В Москве открывается выставка всемирно известного норвежского художника Эдварда Мунка
Выставка, которая, безусловно, станет событием в культурной жизни России. В Третьяковской галерее открывается ретроспектива Эдварда Мунка — художника, который предвидел будущее, слышал природу и воплощал на картинах то, что чувствовал. И его работы — это всегда кровоточащая рана бытия и оборотная сторона жизни, которую обычно хотят скрыть, но Мунк совсем не про это. И долгий-долгий путь к свету.
Даже если вы ни разу не видели оригинальное изображение этой картины, вы точно ее знаете. В массовой культуре «Крик», похоже, заглушил саму «Мону Лизу». Этот образ использовали и в кино, и даже в иконках эмодзи. Но, кажется, уже мало кто вспомнит, о чем на самом деле своей картиной всем нам кричал Эдвард Мунк.
Написанная в конце XIX века работа стала иконой еще не наступившего века XX. Художник как будто предчувствовал весь ужас нового столетия с его мировыми войнами, экологическими бедствиями и катастрофами, которые надвигаются слишком стремительно, а главное, неотвратимо.
Охваченный отчаянием, безумием даже не человек, бесполое существо, которое уже словно выродилось в физическое воплощение самого этого крика, Мунк так точно передал эту эмоцию, потому что пережил ее сам.
«Он гулял с друзьями на закате, и внезапно его охватил парализующий страх от кроваво-красного неба. Он говорил, что услышал, как кричит сама природа. Машинально он зажал уши руками, прямо как на картине», — рассказывает директор музея Мунка в Осло Стейн Олав Хенриксен.
«Крик» тут же стал главной эмблемой импрессионизма. А точнее, сразу все его четыре основные версии. Это вообще было в стиле Мунка — любимые образы и темы он изображал в нескольких вариантах и техниках. Каждый раз это были оголенные эмоции. Никаких, как он выражался, «читающих мужчин или вяжущих женщин».
«О чем творчество Мунка? Человека, повернувшего глаза зрачками внутрь и увидевшего ту самую бездну, о которой писал еще Шекспир. И выявившую все эти муки, страхи, опасения, страсть, любовь, ужас перед смертью наружу, на полотно», — говорит генеральный директор Третьяковской галереи Зельфира Трегулова.

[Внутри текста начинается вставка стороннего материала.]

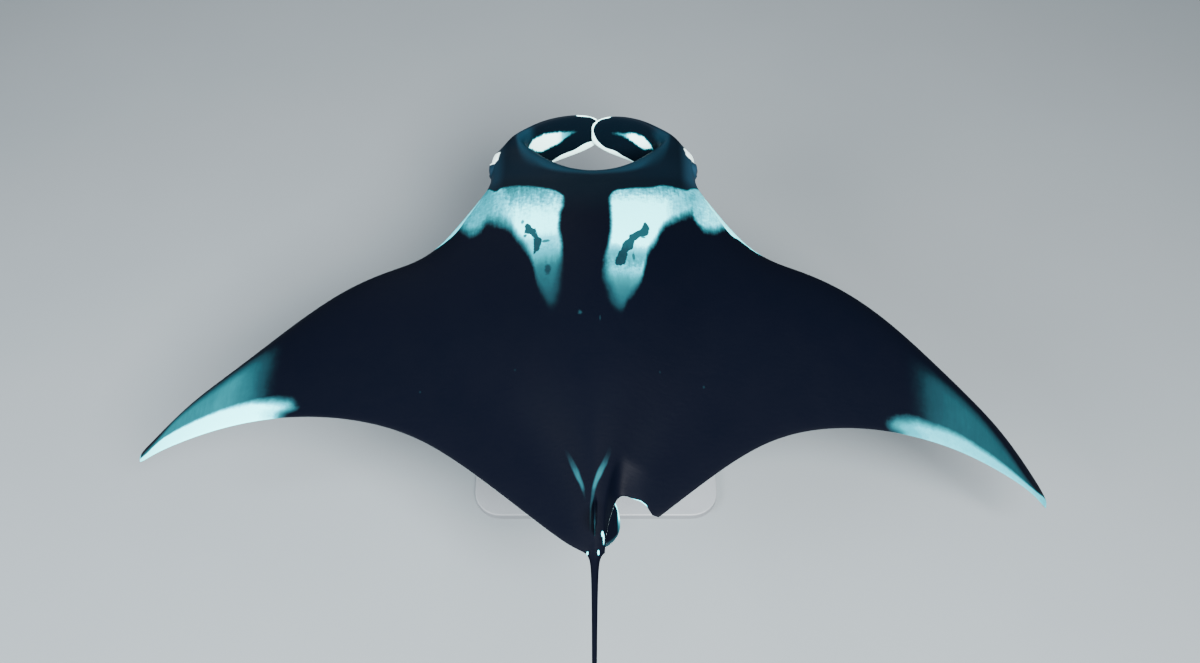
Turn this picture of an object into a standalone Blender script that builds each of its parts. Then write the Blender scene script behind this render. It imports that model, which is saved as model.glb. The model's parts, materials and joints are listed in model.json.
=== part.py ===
"""A reef manta ray, life size, gliding with both wings on the downstroke, on a plain display stand.

Metres, +Z up. The head points to -Y and the animal's left wing to +X. The origin is the centre of
the stand's underside. The animal is designed flat, in a body frame of its own: x to its left, s from
the rim of the mouth towards the tail, z up from the plane of its wings. Then it is posed (the wings
droop, the tips of the head fins cross) and parted into its named pieces by thin flat cuts.
"""

import math

import bmesh
import bpy
import numpy as np
from mathutils import Matrix, Vector

# ---- Driving dimensions -------------------------------------------------------------------------
HALF_SPAN = 1.684  # wing tip to midline, measured along the flattened wing
POSE_SPAN = 1.75  # the reach out to which the droop, the sweep and the twist are measured
WING_ROOT = 0.37  # half width of the trunk, where the wings leave it
TAIL_END = 2.64
BODY_ORIGIN_S = 0.55  # the s that stands over the centre of the base
BODY_HEIGHT = 0.80  # the plane of the wings above the floor
CUT = 0.0004  # width of a cut between two pieces

WING_ROUND = 0.02  # share of the chord that the blunt front edge takes
EDGE_HALF = 0.002  # half thickness of a trailing edge

# How each wing hangs: its slope grows out from the root as these times the share of the reach, its
# square and its cube. Sweep is how far the tip trails back. Radians and metres.
LEFT_DROOP = (0.115, 0.847, 0.15)
RIGHT_DROOP = (0.276, 0.841, 0.064)
LEFT_SWEEP = -0.092
RIGHT_SWEEP = 0.068
LEFT_TWIST = 0.67  # turns the front edge down, most of all two thirds of the way out
RIGHT_TWIST = -0.58
HEAD_LEAN = 0.010  # how far the head leans to its left

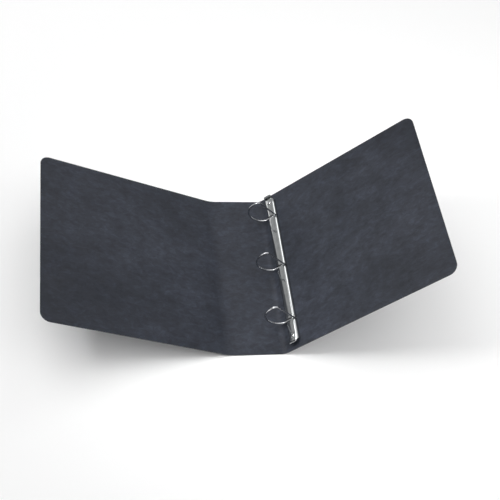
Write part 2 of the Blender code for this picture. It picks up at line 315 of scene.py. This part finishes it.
BOARD_DARK = (0.0158, 0.0189, 0.0270)
BOARD_LIGHT = (0.0292, 0.0335, 0.0454)
MARBLED = [(0.34, (0.72, 0.72, 0.73)), (0.5, (1, 1, 1)), (0.66, (1.28, 1.28, 1.29))]
FLECKED = [(0.38, (0.8, 0.8, 0.81)), (0.46, (1, 1, 1)), (0.54, (1, 1, 1)), (0.6, (1.22, 1.22, 1.24))]
THREADS = [(0.3, (0.88, 0.88, 0.89)), (0.7, (1.14, 1.14, 1.14))]
OUTER_EDGE_DARKENING = [(0.1, (1, 1, 1)), (0.38, (0.78, 0.78, 0.79))]  # darker towards the outer edge
EDGE_DARK = (0.07, 0.072, 0.075)
EDGE_LIGHT = (0.13, 0.13, 0.135)
PRESSBOARD = pressboard_material()
CUT_EDGE = cut_edge_material()
NICKEL = metal_material(
    "nickel_plate", (0.45, 0.47, 0.47), (0.52, 0.53, 0.54), (0.08, 0.13), (900, 12, 900), 0.02
)
CHROME = metal_material(
    "chrome_wire", (0.50, 0.51, 0.53), (0.57, 0.58, 0.60), (0.19, 0.24), (60, 90, 60), 0.01
)
STEEL = metal_material(
    "spring_steel", (0.26, 0.27, 0.28), (0.36, 0.37, 0.38), (0.28, 0.40), (900, 40, 900), 0.25
)


# ---------------------------------------------------------------- mesh helpers

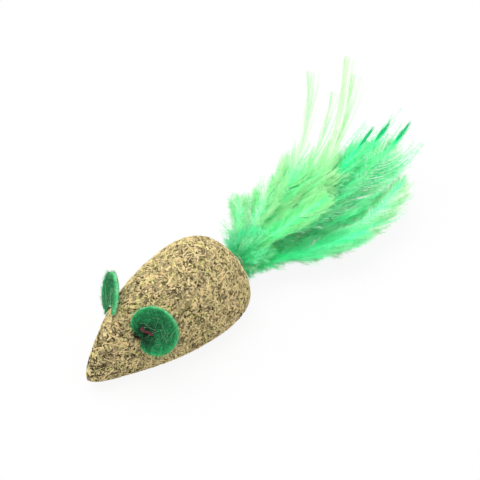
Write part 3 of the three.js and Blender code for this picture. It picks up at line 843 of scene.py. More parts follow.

Из-за мучительных любовных историй девушек он изображал, скорее, ведьмами. Не обожествлял даже Мадонну, превратив ее в земную женщину с полузакрытыми в экстазе глазами. Ее ярко-красный нимб уже давно не светится. Ведь как и любая другая девушка, для Мунка она совсем не святая. И даже нежная красотка далеко не ангел. Она — вампир.
«Эта женщина — рыжеволосая, чьи рыжие волосы струятся, охватывают фигуру мужчины, как какие-то потоки крови», — поясняет куратор выставки Татьяна Карпова.
А ведь поняли и приняли Мунка не сразу. Первые картины критики считали незаконченными, даже называли их «выкидышами». Он сильно обогнал время и в фотографии, уже в начале прошлого века вовсю делая селфи. А вот живописные автопортреты были своего рода страницами дневника, в которых художник честно и безжалостно выворачивал всего себя наизнанку.
«Автопортрет с бутылками был написан Мунком в 30-е годы, когда на самом деле он уже поборол свои зависимости. И очень переживал, будут ли его трезвые картины так же хороши, как картины, созданные в другой, страстный период», — продолжает Татьяна Карпова.
На выставке в Третьяковке несложно будет догадаться, кто же был любимым писателем легендарного норвежца. Отсылки к произведениям Достоевского зашифрованы во многих полотнах. Здесь же и самые поздние работы художника. В них тьма, наконец, уступает место яркому солнцу. Это символ жизни самого Мунка в искусстве, которое через страдания и ужас все-таки вывело его к свету. И об этом он уже не кричит.